The plank on Israel’s security frontiers, proposed by Defense Minister Moshe Dayan, was a controversial issue at the Labor Party convention. The disagreement was apparently not on the substance of the proposals but over the wisdom of officially committing Israel’s major political party to them at this time. Gen. Dayan proposed that Israel permanently retain the Golan Heights, the Gaza Strip and a section of the Sinai Peninsula linking it with the Sharm el-Sheikh strong point and that the Jordan River be established as Israel’s eastern security frontier. Gen.

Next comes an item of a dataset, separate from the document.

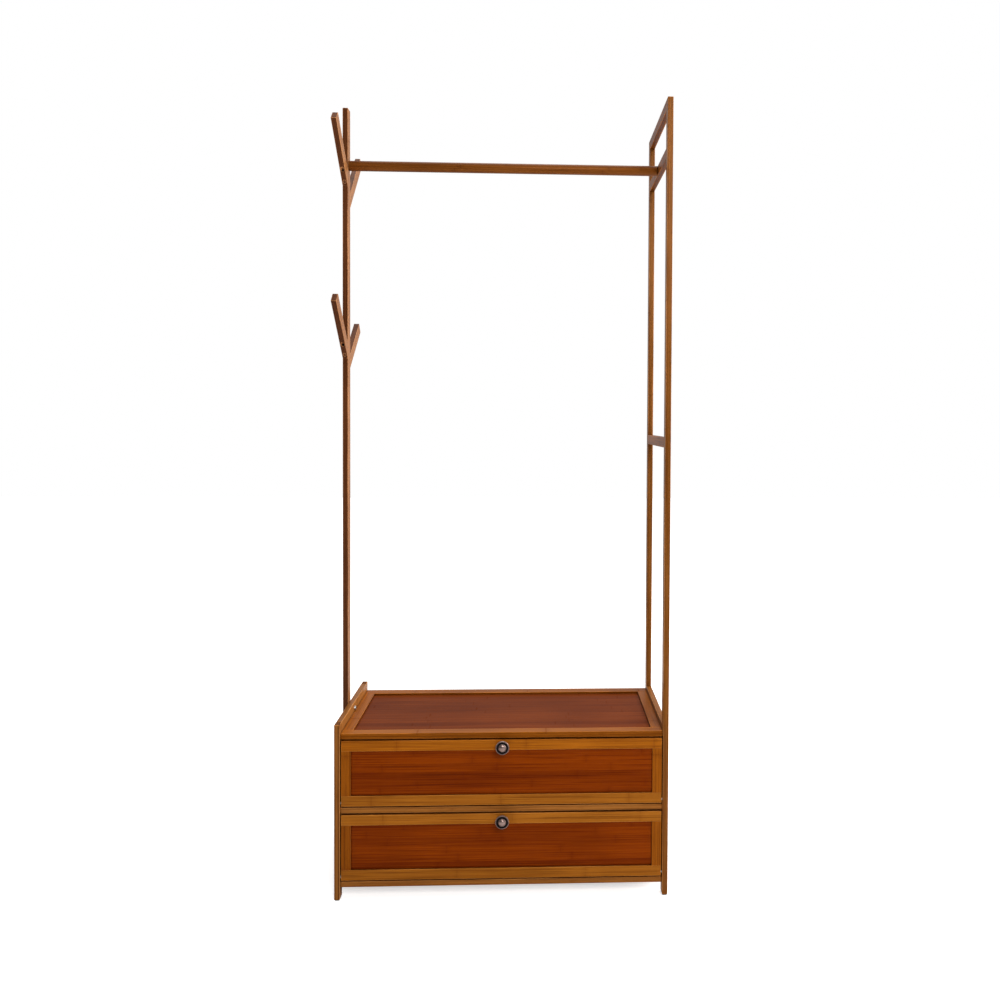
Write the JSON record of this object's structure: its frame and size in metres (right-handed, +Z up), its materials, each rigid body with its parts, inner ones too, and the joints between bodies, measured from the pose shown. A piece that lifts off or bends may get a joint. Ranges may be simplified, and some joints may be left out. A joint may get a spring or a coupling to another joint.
{
  "type": "hall tree with hooks",
  "caption": "Bamboo hall tree: seat over two flap-door compartments, ladder frame on one side, hook post on the other and a hanging rod between.",
  "frame": {"origin": "bottom centre of the whole bounding box, on the floor", "axes": "+Z up, -Y to the front where the doors and knobs are, +X towards the ladder frame"},
  "size_m": [0.712, 0.322, 1.692],
  "materials": {
    "bamboo": "satin lacquer, caramel bamboo",
    "red_bamboo": "satin lacquer, deep red-brown bamboo",
    "brown_bamboo": "satin lacquer, cocoa-brown bamboo",
    "antique_metal": "antique pewter, dark in the grooves",
    "steel": "zinc-plated",
    "beech": "plain beech dowel",
    "dark_plastic": "dark brown moulded plastic"
  },
  "bodies": {
    "cabinet": {"left_front_leg": "bamboo", "left_rear_leg": "bamboo", "left_raised_rail": "bamboo", "left_bottom_rail": "bamboo", "left_side_panel": "red_bamboo", "tree_post": "bamboo", "upper_front_hook": "bamboo", "upper_rear_hook": "bamboo", "lower_front_hook": "bamboo", "lower_rear_hook": "bamboo", "right_front_upright": "bamboo", "right_rear_upright": "bamboo", "right_top_crossbar": "bamboo", "right_rod_crossbar": "bamboo", "right_middle_crossbar": "bamboo", "right_raised_rail": "bamboo", "right_bottom_rail": "bamboo", "right_side_panel": "red_bamboo", "hanging_rod": "bamboo", "seat_front_rail": "bamboo", "seat_rear_rail": "bamboo", "seat_left_member": "bamboo", "seat_right_member": "bamboo", "seat_panel": "brown_bamboo", "middle_shelf_front_rail": "bamboo", "middle_shelf_rear_rail": "bamboo", "middle_shelf_panel": "red_bamboo", "bottom_shelf_front_rail": "bamboo", "bottom_shelf_rear_rail": "bamboo", "bottom_shelf_panel": "red_bamboo", "back_panel": "red_bamboo", "hook_screws": "steel", "hook_dowels": "beech", "post_bolts": "steel", "post_nuts": "steel", "rod_bolts": "steel", "frame_bolts": "steel", "barrel_nuts": "steel", "frame_dowels": "beech", "catch_magnets": "dark_plastic", "back_panel_screws": "steel", "foot_pads": "dark_plastic"},
    "upper_door": {"upper_door_top_rail": "bamboo", "upper_door_bottom_rail": "bamboo", "upper_door_left_stile": "bamboo", "upper_door_right_stile": "bamboo", "upper_door_panel": "red_bamboo", "upper_door_knob": "antique_metal", "upper_door_knob_screw": "steel", "upper_door_strike_plates": "steel", "upper_door_hinge_pins": "steel"},
    "lower_door": {"lower_door_top_rail": "bamboo", "lower_door_bottom_rail": "bamboo", "lower_door_left_stile": "bamboo", "lower_door_right_stile": "bamboo", "lower_door_panel": "red_bamboo", "lower_door_knob": "antique_metal", "lower_door_knob_screw": "steel", "lower_door_strike_plates": "steel", "lower_door_hinge_pins": "steel"}
  },
  "joints": [
    {"name": "upper_door_hinge", "type": "hinge", "parent": "cabinet", "child": "upper_door", "pos_m": [0.006, -0.131, 0.2035], "axis": [1, 0, 0], "range_deg": [0, 90]},
    {"name": "lower_door_hinge", "type": "hinge", "parent": "cabinet", "child": "lower_door", "pos_m": [0.006, -0.131, 0.0475], "axis": [1, 0, 0], "range_deg": [0, 90]}
  ]
}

Dayan agreed that his proposals should constitute an “unwritten” platform plank which party speakers could refer to during the election campaign.

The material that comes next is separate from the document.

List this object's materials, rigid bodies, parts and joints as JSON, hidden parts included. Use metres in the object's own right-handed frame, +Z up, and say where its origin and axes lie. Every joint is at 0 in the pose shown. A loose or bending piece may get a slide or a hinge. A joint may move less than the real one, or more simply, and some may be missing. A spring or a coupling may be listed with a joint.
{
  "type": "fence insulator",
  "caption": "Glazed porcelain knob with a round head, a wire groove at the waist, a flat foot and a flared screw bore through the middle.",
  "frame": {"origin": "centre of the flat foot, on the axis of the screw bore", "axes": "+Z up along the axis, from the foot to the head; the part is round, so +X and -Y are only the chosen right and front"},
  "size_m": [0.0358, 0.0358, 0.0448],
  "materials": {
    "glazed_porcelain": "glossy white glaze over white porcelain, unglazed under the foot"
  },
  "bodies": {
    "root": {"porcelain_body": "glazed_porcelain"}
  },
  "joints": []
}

EBAN, PARTY LEADERS URGE RETENTION OF ‘BALANCED FORMULA’ ON BOUNDARIES

But Foreign Minister Abba .Eban and other leading Party members feared that such a plank might impair Israel’s image as a peace-seeking nation and harm prospects for eventual peace negotiations. Mr. Eban urged the Party not to abandon the “balanced formula” of “secure and agreed boundaries” which he said, in no way alters decisions already made by the government. He said the government has decided that Israel will remain where it is until peace negotiations determine “secure and agreed” boundaries. In other words, he said, Israel would not withdraw from the occupied territories but those areas are not to be annexed.

The public discussion of the boundary question at the Party convention prompted the Israeli Foreign Ministry to draw attention today to the fact that no mention was made of specific borders or territories in the written text of the Party’s platform. A Ministry spokesman said the platform dealt only with principles. Foreign Minister Eban said at an earlier session of the convention that by adhering to the principle of “agreed and secure” boundaries, Israel could undertake a wide range of activities in the occupied territories without jeopardizing the chances for peace or placing itself in an unfavorable light with its friends abroad.

GEN. ALLON SAYS JORDAN RIVER SHOULD BE ISRAEL’S POLITICAL FRONTIER

Deputy Premier Yigal Allon also took issue with proposals advanced by Gen. Dayan. He said that Israel’s policies in the occupied territories, while in large measure successful, “suffer from lack of decision, lack of aim. We still do not know exactly what we want and where we are going.”

Mr. Allon said the Jordan River should be Israel’s political frontier because “security frontier” might imply demilitarization on the Israeli side as well as the Jordanian. He said he didn’t know what Gen. Dayan meant when he called for the economic integration of the occupied zones with adjacent areas of Israel. He warned against “hasty economic steps” before there is a decision on the political future of the territories. However he said, the local Arab leadership must be encouraged to establish home rule while Israel administered internal and external security.

One platform plank that the convention received with an ovation stated that Israel would continue to demand that the Soviet Union grant permission to any Russian Jew who wishes to immigrate to Israel. On that subject, the platform declared that Israel would “not stand by in the face of an increasing wave of anti-Semitism in Russia and would expose it in every arena and in all media. Israel will also continue to demand that Jews remaining in Russia are not deprived of their basic rights.”